Support Questions
Find answers, ask questions, and share your expertise
Announcements
Alert: Welcome to the Unified Cloudera Community. Former HCC members be sure to read and learn how to activate your account here.

will hive/hbase be affected after hdfs rebalance?

will hive/hbase be affected after hdfs rebalance?

New Contributor

Hi guys:

I want to know that do you need to do anything for hive/hbase like to rebuild metastore after adding a new node to the cluster and hdfs is rebalanced? thanks.

4 REPLIES 4

Re: will hive/hbase be affected after hdfs rebalance?

Super Collaborator

For HBase it would be nice to run major compaction for tables to increase data locality.
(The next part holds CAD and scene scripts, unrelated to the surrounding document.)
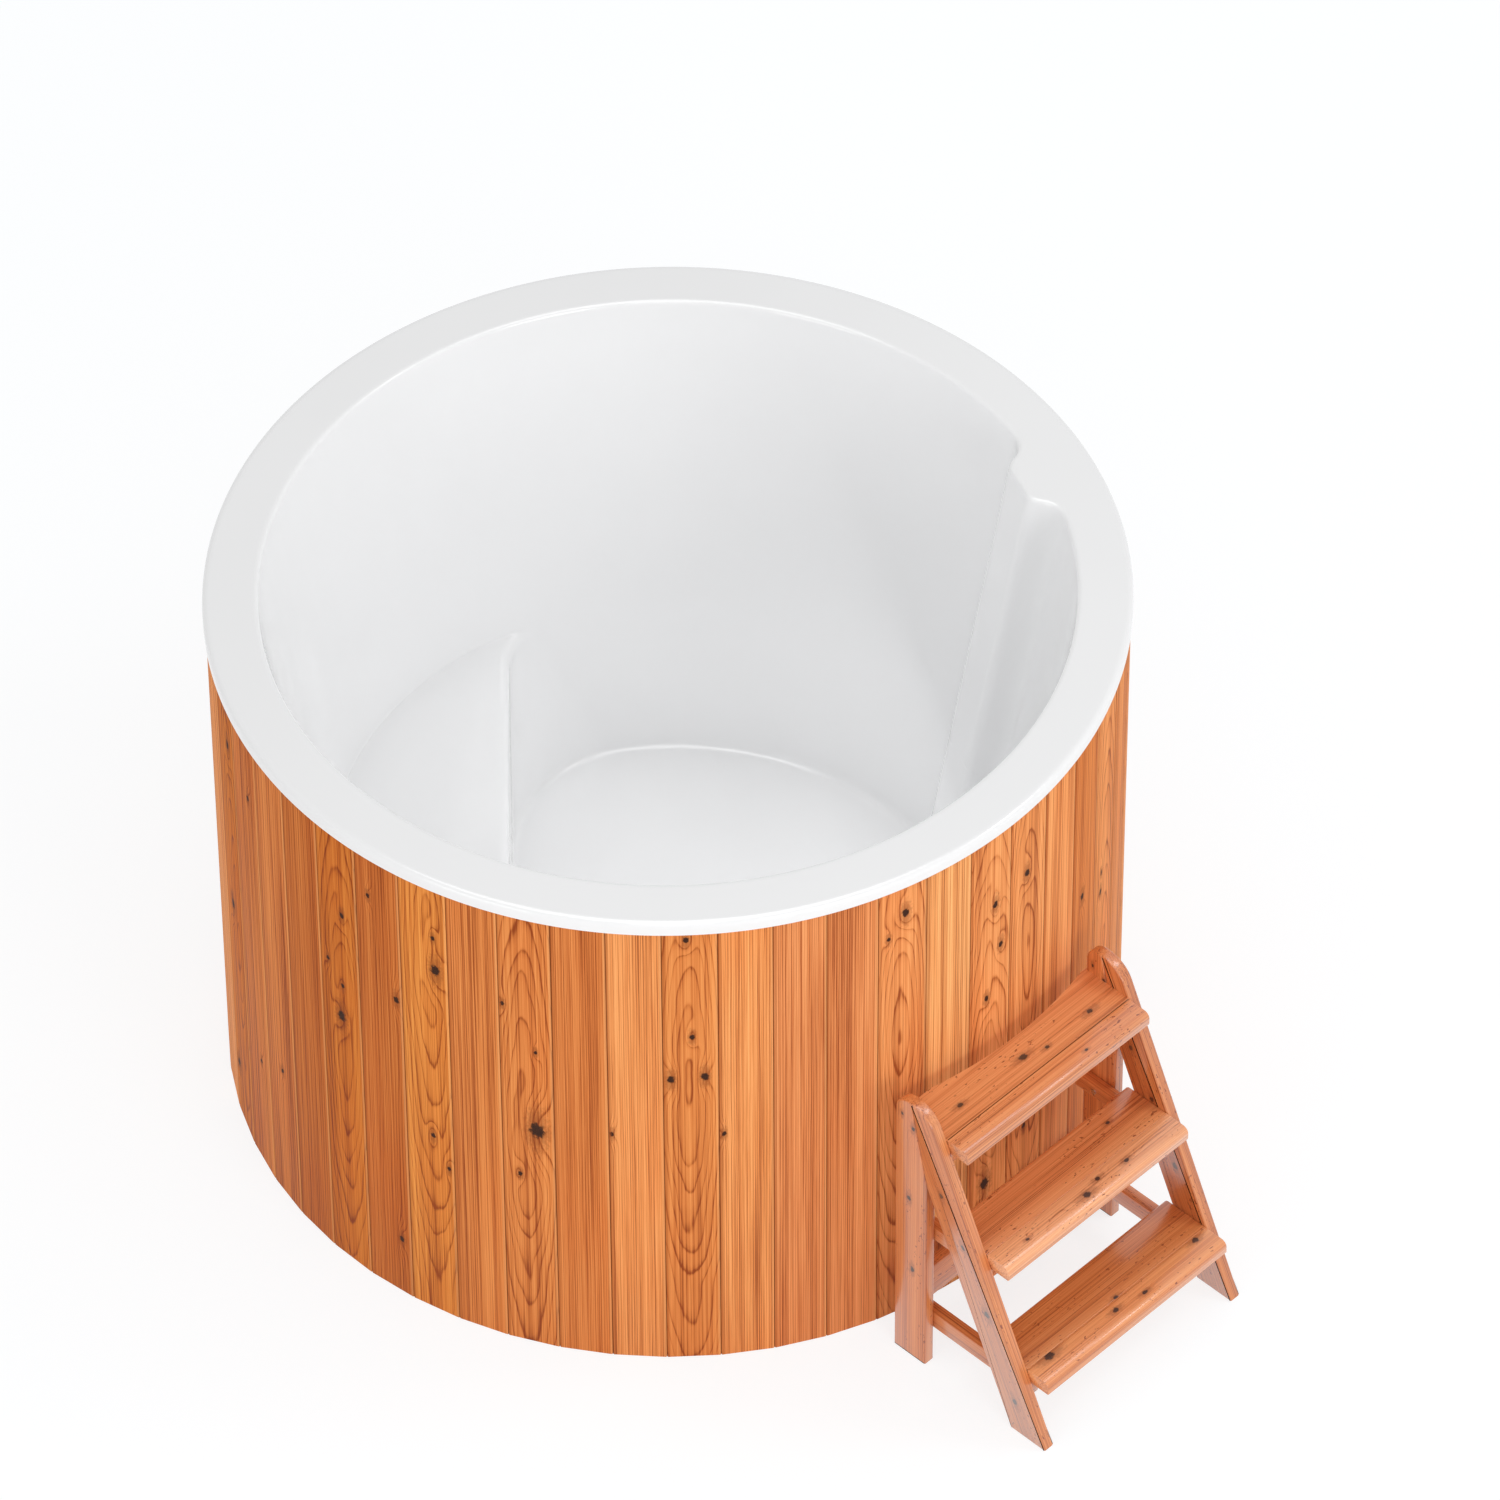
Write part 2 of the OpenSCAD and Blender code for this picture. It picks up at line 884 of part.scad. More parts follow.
module low_rails() {
    color("sandybrown")
        side_bars(leg_u + leg_t, top_board_z[0] - low_rail_h, top_board_z[0]);
}

module mid_bearers() {
    color("sandybrown")
        side_bars(leg_u, top_board_z[1] - bearer_h, top_board_z[1]);
}

module top_bearers() {
    color("sandybrown")
        side_bars(leg_u, top_board_z[2] - bearer_h, top_board_z[2]);
}

module cross_rail() {
    z0 = top_board_z[0] - low_rail_h;
    color("peru")
        step_box([in_left, in_right], [leg_u, leg_u + leg_t], [z0, z0 + cross_h]);
}

// A tread's side view from u0 to u1, with one rounded top edge
module tread_view(u0, u1, z, r, nose) {
    difference() {
        translate([u0, z - tread_t])
            square([u1 - u0, tread_t]);
        if (nose)
            difference() {
                translate([u1 - r, z - r])
                    square(2 * r);
                translate([u1 - r, z - r])
                    circle(r = r);
            }
        else
            difference() {
                translate([u0 - r, z - r])
                    square([2 * r, 2 * r]);
                translate([u0 + r, z - r])
                    circle(r = r);
                translate([u0 + r, z - 2 * r])
                    square([r + cut, 4 * r]);
            }
    }
}

module tread_board(k) {
    z = step_z[k];
    u0 = k == 2 ? leg_u : nose_u(z) - tread_depth;
    side_view(in_right, in_right - in_left)
        tread_view(u0, front_u(z) - seam, z, tread_back_round, false);
}

module tread_nosing(k) {
    z = step_z[k];
    side_view(in_right, in_right - in_left)
        tread_view(front_u(z), nose_u(z), z, nose_round, true);
}

module tread_low_board() {
    color("sandybrown")
        tread_board(0);
}

module tread_low_nosing() {
    color("salmon")
        tread_nosing(0);
}

module tread_mid_board() {
    color("sandybrown")
        tread_board(1);
}

module tread_mid_nosing() {
    color("salmon")
        tread_nosing(1);
}

// The top tread's back follows the tub's curve
module tread_top_board() {
    color("sandybrown")
        difference() {
            tread_board(2);
            cylinder(r = tub_r + tread_clear, h = side_top);
        }
}

module tread_top_nosing() {
    color("salmon")
        tread_nosing(2);
}

// Screws through each bar into the legs: their shanks with radius r, or heads of height head
module step_shanks(r, head) {
    rows = [top_board_z[0] - low_rail_h / 2, top_board_z[1] - bearer_h / 2,
        top_board_z[2] - bearer_h / 2];
    l = 2 * leg_t - 5;
    for (z = rows)
        for (u = [leg_u + leg_w * 0.6, front_u(z) - leg_run / 2])
            for (s = [-1, 1]) {
                x = s < 0 ? in_left + leg_t : in_right - leg_t;
                translate([x, -u, z])
                    rotate([0, s * 90, 0])
                        cylinder(r = r, h = l);
                if (head > 0)
                    translate([x, -u, z])
                        rotate([0, -s * 90, 0])
                            cylinder(r = 2 * r, h = head);
            }
}

module step_screws() {
    color("silver")
        step_shanks(step_screw_r, 1.5);
}

liner();
cladding_boards();
joists();
joist_tie();
base_board();
ring_bottom();
ring_middle();
ring_top();
rim_ring();
studs();
insulation_panels();
seat_rail();
seat_gables();
frame_screws();
drain_flange();
drain_gasket();
drain_strainer();
drain_nut();
drain_sump();
drain_pipe();
pipe_clips();
outlet_plate();
valve_body();
union_nuts();
valve_seats();
gland_nut();
outlet_spigot();
valve_ball();
valve_stem();
valve_lever();
lever_screw();
rear_leg_left();
rear_leg_right();
front_leg_left();
front_leg_right();
low_rails();
mid_bearers();
top_bearers();
cross_rail();
tread_low_board();
tread_low_nosing();
tread_mid_board();
tread_mid_nosing();
tread_top_board();
tread_top_nosing();
step_screws();
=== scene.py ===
"""Dressed scene of a round plunge tub with a moulded liner, wooden boards and loose steps.

Everything is in metres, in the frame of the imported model: Z up along the tub's axis, the
steps on the -Y side, the drain on the +Y side.
"""

from __future__ import annotations

import json
import logging
import math
from dataclasses import dataclass, field
from enum import Enum
from functools import partial
from typing import Callable, Iterable, Sequence

import bpy
import numpy as np
from mathutils import Matrix, Vector

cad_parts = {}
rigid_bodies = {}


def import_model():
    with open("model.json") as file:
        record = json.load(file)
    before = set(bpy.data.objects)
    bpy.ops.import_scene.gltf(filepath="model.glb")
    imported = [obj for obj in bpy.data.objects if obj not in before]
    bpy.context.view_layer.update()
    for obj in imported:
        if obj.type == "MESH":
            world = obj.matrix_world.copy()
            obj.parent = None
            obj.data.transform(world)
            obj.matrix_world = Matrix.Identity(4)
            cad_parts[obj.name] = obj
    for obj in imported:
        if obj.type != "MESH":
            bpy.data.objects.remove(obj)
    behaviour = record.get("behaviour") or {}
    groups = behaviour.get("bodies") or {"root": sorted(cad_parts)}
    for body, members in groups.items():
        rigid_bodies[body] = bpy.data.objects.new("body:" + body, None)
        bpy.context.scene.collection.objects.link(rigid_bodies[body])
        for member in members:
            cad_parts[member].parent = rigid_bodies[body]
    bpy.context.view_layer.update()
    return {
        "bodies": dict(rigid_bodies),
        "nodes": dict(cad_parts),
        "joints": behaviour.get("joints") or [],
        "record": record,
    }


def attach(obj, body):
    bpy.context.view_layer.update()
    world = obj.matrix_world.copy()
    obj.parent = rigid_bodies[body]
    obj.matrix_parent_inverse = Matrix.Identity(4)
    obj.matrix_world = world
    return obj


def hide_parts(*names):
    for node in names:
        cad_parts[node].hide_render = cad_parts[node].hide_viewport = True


LOG = logging.getLogger("plunge_tub")

Color = tuple[float, float, float]
Point = tuple[float, float, float]
Array = np.ndarray
Socket = bpy.types.NodeSocket

# Knots that a board's wood can show
KNOTS = 4


# Meshes


def grid_quads(rows: int, cols: int, wrap: bool = True, start: int = 0) -> Array:
    """Quads of a grid of rows by cols points, numbered row by row.

    Args:
        rows: Number of rows of points.
        cols: Number of points in a row.
        wrap: Whether the last column joins the first.
        start: Number of the first point.

    Returns:
        An (n, 4) array of point numbers.
    """
    span = cols if wrap else cols - 1
    i, j = np.meshgrid(np.arange(rows - 1), np.arange(span), indexing="ij")
    k = (j + 1) % cols
    quads = np.stack([i * cols + j, i * cols + k, (i + 1) * cols + k, (i + 1) * cols + j], -1)
    return quads.reshape(-1, 4) + start


def signed_volume(points: Array, faces: Sequence[Sequence[int]]) -> float:
    """Volume inside closed faces: a sixth of the sum of a . (b x c) over fans of triangles.

    Args:
        points: (n, 3) points.
        faces: Faces as lists of point numbers.

    Returns:
        The volume, negative where the faces point inwards.
    """
    tris = np.array([(f[0], f[k], f[k + 1]) for f in faces for k in range(1, len(f) - 1)])
    a, b, c = points[tris[:, 0]], points[tris[:, 1]], points[tris[:, 2]]
    return float(np.einsum("ij,ij->i", a, np.cross(b, c)).sum() / 6.0)


def new_piece(
    name: str,
    points: Array,
    faces: Sequence[Sequence[int]],
    body: str,
    nodes: Sequence[str],
    smooth_angle: float | None = None,
) -> bpy.types.Object:
    """Makes a closed mesh into a piece that rides on a body and stands for CAD nodes.

    Args:
        name: Name of the piece.
        points: (n, 3) points in metres.
        faces: Faces as lists of point numbers.
        body: Body that the piece moves with.
        nodes: CAD nodes that the piece replaces.
        smooth_angle: Angle in degrees above which an edge stays sharp, or None for all smooth.

    Returns:
        The new object, at the origin.
    """
    if signed_volume(points, faces) < 0:
        faces = [tuple(reversed(tuple(f))) for f in faces]
    mesh = bpy.data.meshes.new(name)
    mesh.from_pydata(points.tolist(), [], [tuple(int(i) for i in f) for f in faces])
    mesh.validate()
    mesh.shade_smooth()
    if smooth_angle is not None:
        mesh.set_sharp_from_angle(angle=math.radians(smooth_angle))
    obj = bpy.data.objects.new(name, mesh)
    bpy.context.scene.collection.objects.link(obj)
    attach(obj, body)
    if nodes:
        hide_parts(*nodes)
    LOG.info("%s: %d points, %d faces", name, len(mesh.vertices), len(mesh.polygons))
    return obj


def set_vectors(obj: bpy.types.Object, name: str, values: Array) -> None:
    """Stores one vector for each point of a mesh under an attribute's name."""
    attribute = obj.data.attributes.new(name, "FLOAT_VECTOR", "POINT")
    attribute.data.foreach_set("vector", np.ascontiguousarray(values, np.float32).ravel())


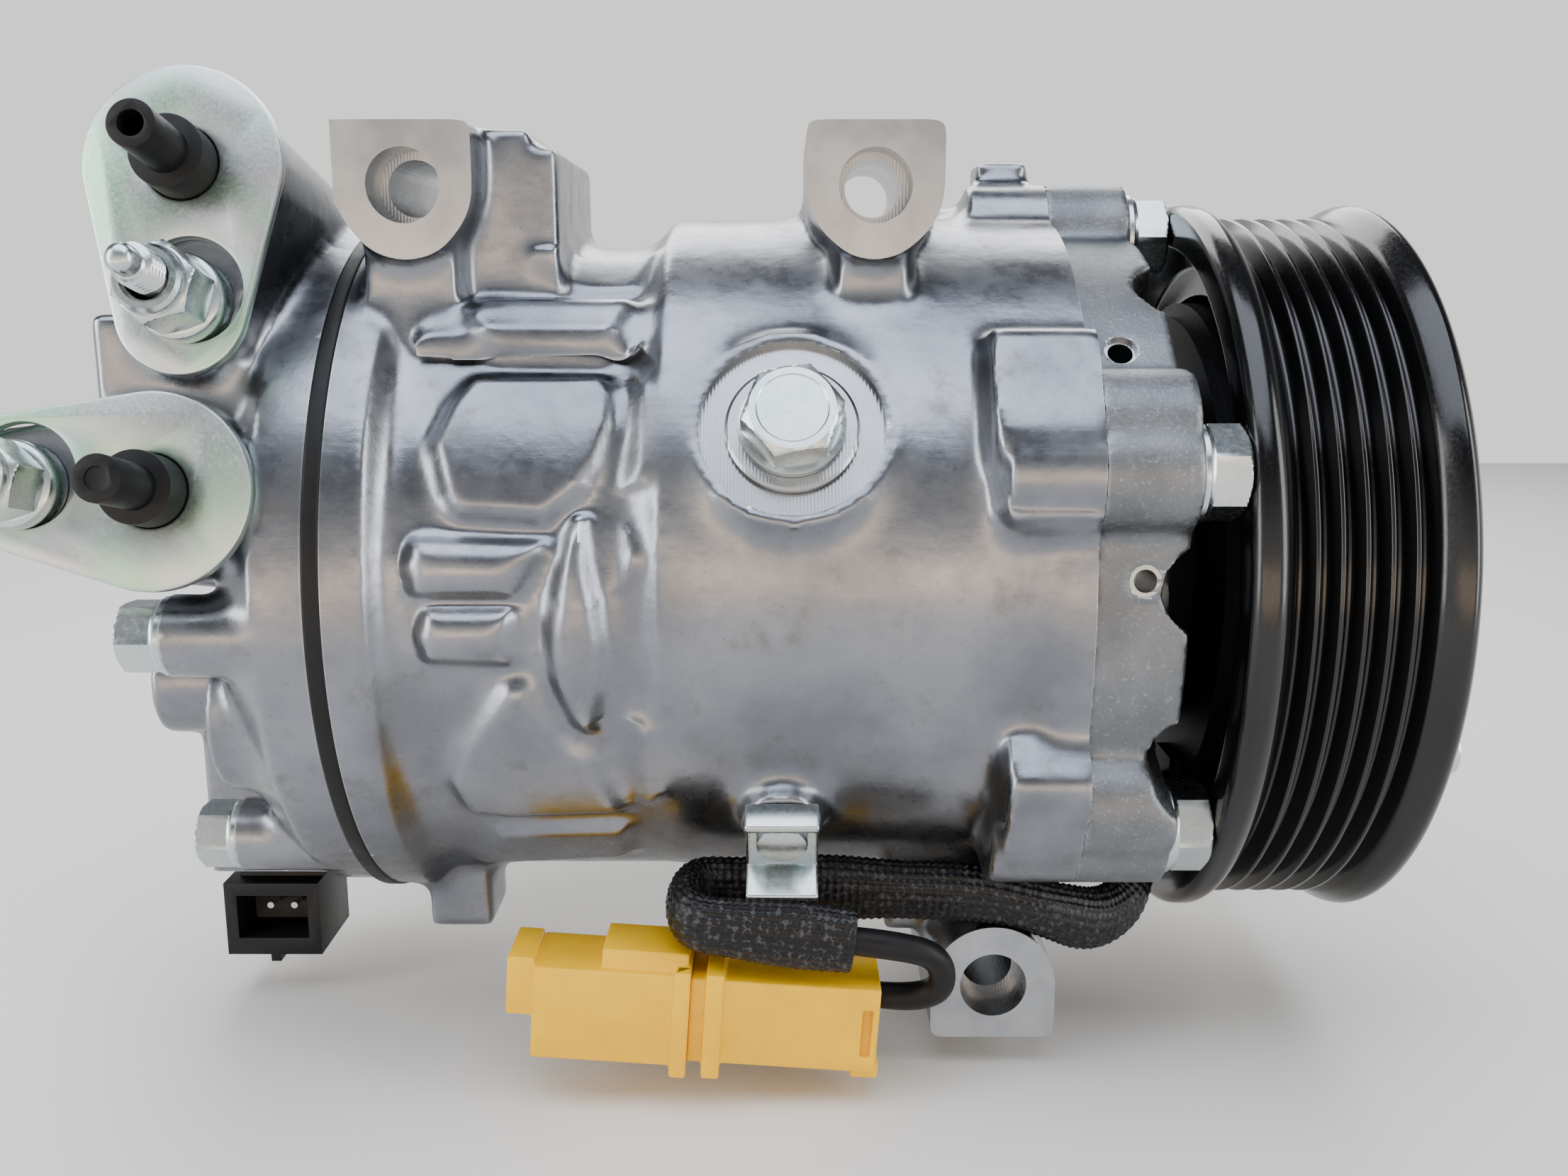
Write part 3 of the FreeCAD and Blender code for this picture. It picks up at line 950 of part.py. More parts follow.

Re: will hive/hbase be affected after hdfs rebalance?

New Contributor

what about hive, anyone has any idea? thanks

Highlighted

Re: will hive/hbase be affected after hdfs rebalance?

Hello daniel

There is nothing mandatory to do for Hive or Hbase after an HDFS rebalance. As Sergey mentionned in the Hbase case your Hbase files might not be completely located with corresponding region servers anymore and a major compaction could help there. This being said it will not block Hbase from working and over time Hbase will "re-localize" so to speak. You will only incur mild performance degradation depending on your usage pattern. On the Hive front the Metastore,Yarn and Tez will still work together to find your files and start local compute as much as possible so nothing to do either. I will let more knowledgeable experts like Sergey or others weigh in more from detailed technical specs if I missed something. But HDFS rebalance is an operation that happens continuously and should be as transparent as possible to your daily work.

Re: will hive/hbase be affected after hdfs rebalance?

Hive wan't be affected in the honogenuous cluster (all worker nodes having same spec). In a heterogenuous cluster some job execution time may vary a little because of changed data locality. In HBase, initially region data locality will go down, as mentioned above, but there is no need to do anything for normal read/write tables because as regions grow they will be major compacted by HBase engine. You may consider to do major comapction manually only for read-only tables (read-only between 2 hdfs balancings).